>> start Entries supplied

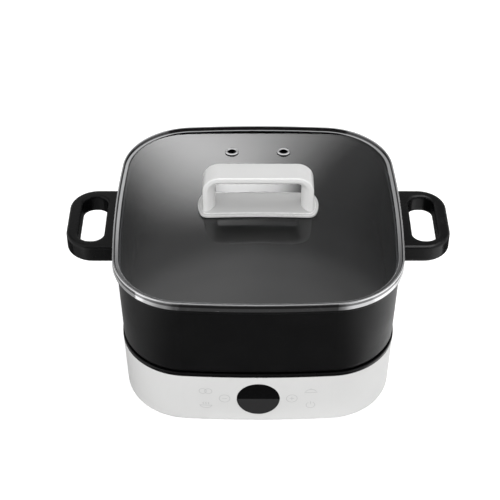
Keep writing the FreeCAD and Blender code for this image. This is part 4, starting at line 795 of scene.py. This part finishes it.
class HOTPOT_OT_lid_rim(bpy.types.Operator):
    """Polished steel rim of the lid and the two steam vents"""

    bl_idname = "hotpot.lid_rim"
    bl_label = "Finish the steel of the lid"

    def execute(self, context):
        """Gives the rim and the vents polished steel with drawing lines, and paints shade beside the
        glass and a dark reflection under the outer edge.
        """
        colours, surface = context.scene.hot_pot_colours, context.scene.hot_pot_surface
        steel = Finish("Polished steel", colours.steel, surface.steel, metallic=1.0, grain=1600.0,
                       depth=1.5e-6, clouds=0.03, cloud_scale=40.0, smudges=0.06, scratches=0.12)
        tree = steel.tree
        drawn = add_node(tree, "ShaderNodeMapping", {"Vector": place_of(tree),
                                                     "Scale": (12.0, 12.0, 1800.0)})
        steel.emboss(noise(tree, drawn.outputs["Vector"], scale=1.0, detail=2.0))
        inset = inset_of(tree)
        level = coordinates(tree)["Z"]
        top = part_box("lid_rim")[1].z
        # Painted shade: the colour is darkened where the rim's top meets the glass.
        fold_shade = calculate(tree, "MULTIPLY", band(tree, inset, *SHADED_FOLD_INSETS, soft=0.0002),
                         remap(tree, level, top - SHADED_FOLD_FADE[0], top - SHADED_FOLD_FADE[1]))
        # Painted dark reflection: the colour of the upper outer wall is darkened.
        seam_reflection = calculate(tree, "MULTIPLY",
                         band(tree, level, top - SEAM_REFLECTION_DEPTHS[0], top - SEAM_REFLECTION_DEPTHS[1], soft=0.0003),
                         remap(tree, inset, *SEAM_REFLECTION_FADE))
        steel.tint(fold_shade, (0.03, 0.03, 0.03), strength=0.95)
        steel.tint(seam_reflection, (0.06, 0.06, 0.06), strength=0.75)
        dress(steel.finished(), "lid_rim", "steam_vent_left", "steam_vent_right")
        return {"FINISHED"}


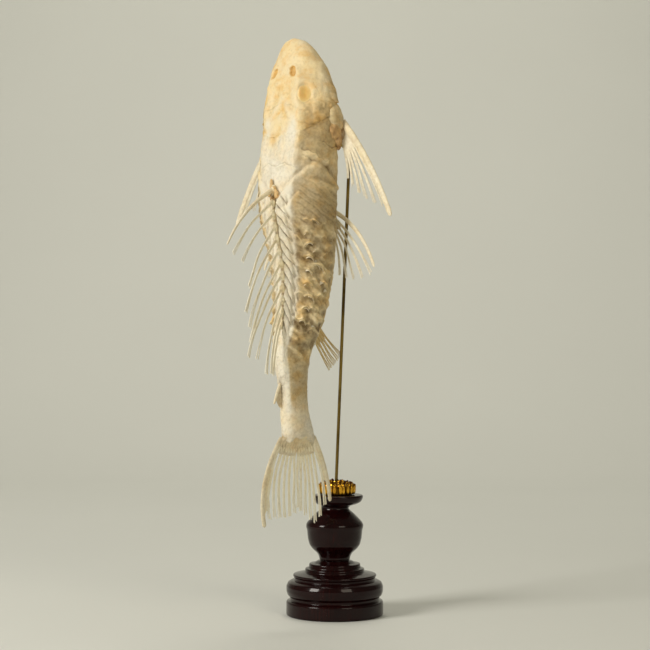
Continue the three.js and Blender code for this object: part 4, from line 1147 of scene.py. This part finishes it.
def webs(roots, tips, bows, flat, reach, seed, warm=0.9, stain=0.22):
    """Dried membrane between each ray and the next, out to a ragged edge at the share reached:
    a thin sheet between the two paths that sags a little to one side."""
    chance = np.random.default_rng(seed)
    s = np.linspace(0, 1, 14)
    path = bowed(roots, tips, bows, s * reach)
    v = np.linspace(0, 1, 6)[None, None, :, None]
    sheet = path[:-1, :, None] * (1 - v) + path[1:, :, None] * v
    ragged = chance.uniform(0.8, 1.0, (len(roots) - 1, 1, 6, 1))
    sheet = sheet[:, :1] + (sheet - sheet[:, :1]) * ragged
    flat = np.broadcast_to(flat, roots.shape)[:1, None, None]
    sheet = sheet + 0.35 * flat * (np.sin(np.pi * v) * grain(sheet, 4, seed)[..., None])
    rings = np.concatenate((sheet + 0.14 * flat, (sheet - 0.14 * flat)[:, :, ::-1]), axis=2)
    return closed(rings, "strip", warm=warm, stain=stain, reach=0.0)


def spine_shell(root, tip, bow, flat, wide, point, thin, seed, rough=0.06, count=60):
    """A stout spine: an oval tube that tapers from wide to point, prickled by a fine field and
    frayed at its tip."""
    s = np.linspace(0, 1, count)
    path = bowed(root[None], tip[None], bow[None], s)
    s = s[None, :]
    half = (wide + (point - wide) * s ** 0.9) * (1 + rough * grain(path, 1.4, seed))
    frayed = 1 + 0.2 * grain(path, 0.9, seed) * step(s, 0.88, 0.95)
    half = half * (1 - 0.6 * step(s, 0.975, 1.0)) * frayed
    stain = 0.25 * (1 - step(s, 0, 0.1)) + 0.2 + 0.1 * grain(path, 5, seed)
    return tubes(path, half, flat, thin=thin, around=14, warm=0.75 - 0.3 * s, stain=stain,
                 reach=s * np.linalg.norm(tip - root))


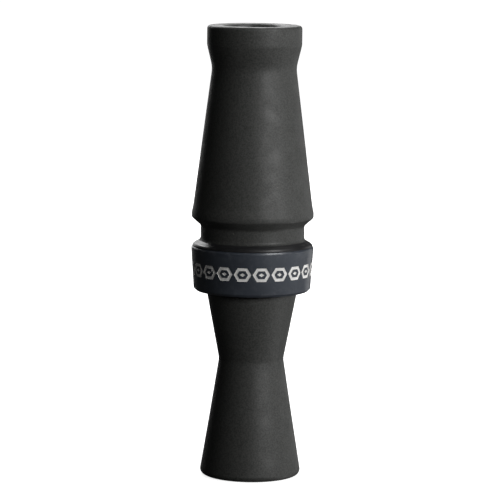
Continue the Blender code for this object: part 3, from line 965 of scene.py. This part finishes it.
def make_reed(node, top, back, dimple=False):
    """A strip of film with a rounded tip, in fine rows so that it can bend along its length."""
    shape = bmesh.new()
    inner = reed_side(shape, top, back, dimple)
    outer = reed_side(shape, top, back + reed_thickness, dimple)
    for i in range(REED_ROWS):
        for j in range(REED_COLUMNS):
            for grid in (inner, outer):
                shape.faces.new((grid[i][j], grid[i][j + 1], grid[i + 1][j + 1], grid[i + 1][j]))
    rim = [(i, 0) for i in range(REED_ROWS + 1)]
    rim += [(REED_ROWS, j) for j in range(1, REED_COLUMNS + 1)]
    rim += [(i, REED_COLUMNS) for i in range(REED_ROWS - 1, -1, -1)]
    rim += [(0, j) for j in range(REED_COLUMNS - 1, 0, -1)]
    for k, (i, j) in enumerate(rim):
        m, n = rim[(k + 1) % len(rim)]
        shape.faces.new((inner[i][j], inner[m][n], outer[m][n], outer[i][j]))
    bmesh.ops.recalc_face_normals(shape, faces=shape.faces)
    piece = drawn(node + "_film", shape)
    piece.data.shade_smooth()
    piece.data.set_sharp_from_angle(angle=SHARP_ANGLE)
    coated(piece, FILM)
    finished(piece, node)
    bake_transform(piece)


def roughened(piece):
    """Divides the cork's surface finely, and gives it worn grain and open pores."""
    shape = bmesh.new()
    shape.from_mesh(piece.data)
    for edge_length in (1.2 * MM, 0.6 * MM, 0.3 * MM):
        long_edges = [edge for edge in shape.edges if edge.calc_length() > edge_length]
        bmesh.ops.subdivide_edges(shape, edges=long_edges, cuts=1, use_grid_fill=True)
        bmesh.ops.triangulate(shape, faces=[face for face in shape.faces if len(face.verts) > 4])
    shape.normal_update()
    for vert in shape.verts:
        grain = noise.noise(vert.co * CORK_GRAINS_PER_METRE)
        place = Vector((vert.co.x, vert.co.y, vert.co.z * CORK_PORE_LENGTHENING))
        pore = max(0.0, noise.noise(place * CORK_PORES_PER_METRE) - CORK_PORE_THRESHOLD)
        vert.co -= vert.normal * (CORK_WEAR + CORK_GRAIN_DEPTH * grain + CORK_PORE_DEPTH * pore)
    shape.to_mesh(piece.data)
    shape.free()
    piece.data.shade_smooth()


def make_wedge():
    """The cork wedge, thicker at its outer end, with worn corners."""
    under = -wedge_high.y
    low, high = wedge_low.z, wedge_high.z
    slope = ROOF_RISE / (ROOF_END - COLLAR_TOP)
    over = ROOF_OUT - FIT_GAP
    corners = [
        (under, low),
        (over + slope * (low - COLLAR_TOP), low),
        (over + slope * (high - COLLAR_TOP), high),
        (under, high),
    ]
    piece = plate("wedge_cork", [Vector(corner) for corner in corners], 2 * wedge_high.x, side_view())
    bevelled(piece, 0.4 * MM, segments=3)
    realised(piece)
    roughened(piece)
    coated(piece, CORK)
    finished(piece, "wedge", body="wedge")


# ---------------------------------------------------------------- the studio


def area_light(name, azimuth, elevation, distance, size, power, spread=180):
    """A soft box that faces the barrel. Azimuth 0 is the camera's side and 90 is +X."""
    light = bpy.data.lights.new(name, "AREA")
    light.shape = "RECTANGLE"
    light.size, light.size_y = size
    light.energy = power
    light.spread = math.radians(spread)
    made = bpy.data.objects.new(name, light)
    bpy.context.scene.collection.objects.link(made)
    a, e = math.radians(azimuth), math.radians(elevation)
    towards = Vector((math.sin(a) * math.cos(e), -math.cos(a) * math.cos(e), math.sin(e)))
    made.location = Vector((0, 0, AIM_HEIGHT)) + towards * distance
    made.rotation_euler = towards.to_track_quat("Z", "Y").to_euler()
    made.visible_camera = False


def make_floor():
    """A pale light table, whose glow is dimmed round the call as a painted shade, and which lets the low
    light through.
    """
    shape = bmesh.new()
    bmesh.ops.create_grid(shape, x_segments=8, y_segments=8, size=FLOOR_REACH)
    floor = drawn("floor", shape)
    look = Look("paper")
    grain = look.ramp(look.noise(3 * MM, detail=3), 0.3, 0.7)
    look.colour(look.mix(grain, (0.86, 0.86, 0.86), (0.88, 0.88, 0.88)))
    look.set(Roughness=0.9, Specular_IOR_Level=0.0)
    look.shader.inputs["Emission Color"].default_value = (1.0, 1.0, 1.0, 1.0)
    distance = look.nodes.new("ShaderNodeVectorMath")
    distance.operation = "LENGTH"
    look.link(look.place, distance.inputs[0])
    # the glow is dimmed round the call: a painted shade that lets the contact shadow show
    glow_with_painted_shade = look.ramp(distance.outputs["Value"], 0.0, PAINTED_SHADE_REACH, PAINTED_SHADE_GLOW, BACKDROP_STRENGTH)
    look.link(glow_with_painted_shade, look.shader.inputs["Emission Strength"])
    coated(floor, look.material)
    floor.location.z = -FLOOR_SINK
    floor.visible_diffuse = False
    floor.visible_glossy = False
    floor.visible_shadow = False


def make_world():
    """A white backdrop for the camera, and dim surroundings for the surfaces."""
    world = bpy.data.worlds.new("studio")
    bpy.context.scene.world = world
    world.use_nodes = True
    nodes, links = world.node_tree.nodes, world.node_tree.links
    dim, bright = nodes["Background"], nodes.new("ShaderNodeBackground")
    for background, strength in ((dim, SURROUNDINGS_STRENGTH), (bright, BACKDROP_STRENGTH)):
        background.inputs["Color"].default_value = (1.0, 1.0, 1.0, 1.0)
        background.inputs["Strength"].default_value = strength
    path = nodes.new("ShaderNodeLightPath")
    either = nodes.new("ShaderNodeMixShader")
    links.new(path.outputs["Is Camera Ray"], either.inputs[0])
    links.new(dim.outputs[0], either.inputs[1])
    links.new(bright.outputs[0], either.inputs[2])
    links.new(either.outputs[0], nodes["World Output"].inputs["Surface"])


def make_camera():
    """The camera at the photo's angle, on the call's axis but for a small step aside and a slight roll."""
    data = bpy.data.cameras.new("camera")
    data.sensor_width = 36
    data.lens = CAMERA_LENS
    data.clip_start = 0.01
    camera = bpy.data.objects.new("camera", data)
    bpy.context.scene.collection.objects.link(camera)
    turn = Matrix.Rotation(math.pi / 2 - CAMERA_PITCH, 4, "X") @ Matrix.Rotation(CAMERA_ROLL, 4, "Z")
    camera.matrix_world = Matrix.Translation((CAMERA_ASIDE, -CAMERA_DISTANCE, CAMERA_HEIGHT)) @ turn
    bpy.context.scene.camera = camera


SOFT_TOUCH = soft_touch()
BORED_AND_SHADE = bored_and_shade_plastic()
ANODISED = anodised()
ETCHED = etched_metal()
BOARD = board_plastic()
RUBBER = seal_rubber()
FILM = reed_film()
CORK = cork()

make_camera()
make_barrel()
make_band()
make_stopper()
make_ring("stopper_o_ring_lower", "seals")
make_ring("stopper_o_ring_upper", "seals")
make_ring("tone_board_o_ring", "tone_board")
make_tone_board()
make_reed("lower_reed", lower_reed_top, lower_reed_back)
make_reed("upper_reed", upper_reed_top, upper_reed_back, dimple=True)
make_wedge()

make_floor()
make_world()
area_light("key", azimuth=43, elevation=14, distance=0.75, size=(0.55, 0.20), power=0.43, spread=52)
area_light("side", azimuth=98, elevation=-3, distance=0.8, size=(0.7, 0.22), power=0.17, spread=70)
area_light("low", azimuth=94, elevation=-40, distance=0.8, size=(0.6, 0.25), power=0.15, spread=60)
area_light("high", azimuth=84, elevation=66, distance=0.9, size=(0.30, 0.25), power=2.6)
area_light("fill", azimuth=-20, elevation=14, distance=0.8, size=(0.2, 0.15), power=0.004, spread=20)
area_light("right_rim", azimuth=142, elevation=0, distance=0.9, size=(0.4, 0.6), power=0.55)
area_light("left_rim", azimuth=-165, elevation=8, distance=0.9, size=(0.5, 0.6), power=1.2)
area_light("back", azimuth=-172, elevation=32, distance=0.9, size=(0.6, 0.4), power=3.5)
bpy.context.scene.view_settings.view_transform = "Standard"
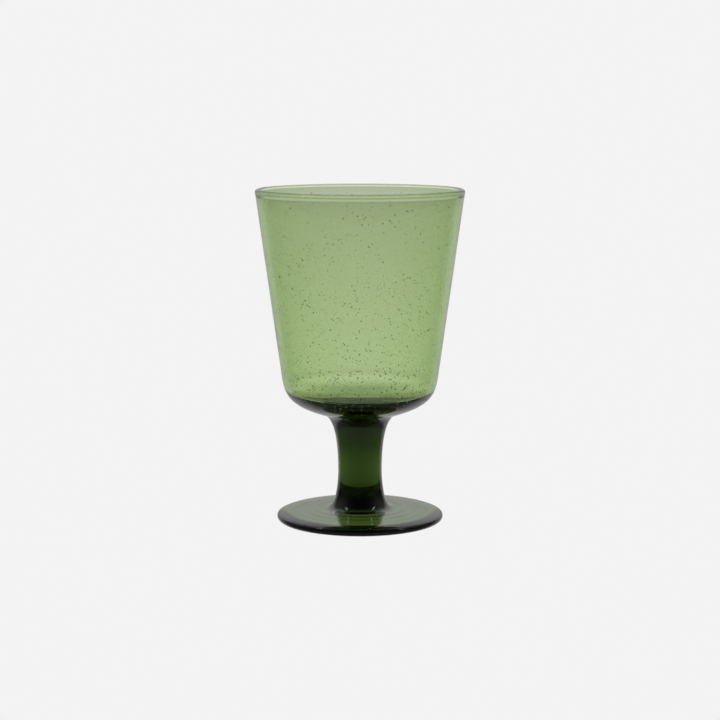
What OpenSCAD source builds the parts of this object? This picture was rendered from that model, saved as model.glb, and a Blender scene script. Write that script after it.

>> end Entries supplied

### What is required
Reproduce exactly, and only, the lines from the start of the entries through the one that contains "the steel of".

### Solution to this problem
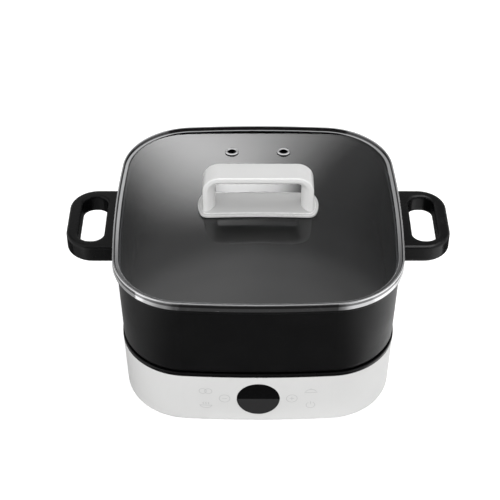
Keep writing the FreeCAD and Blender code for this image. This is part 4, starting at line 795 of scene.py. This part finishes it.
class HOTPOT_OT_lid_rim(bpy.types.Operator):
    """Polished steel rim of the lid and the two steam vents"""

    bl_idname = "hotpot.lid_rim"
    bl_label = "Finish the steel of the lid"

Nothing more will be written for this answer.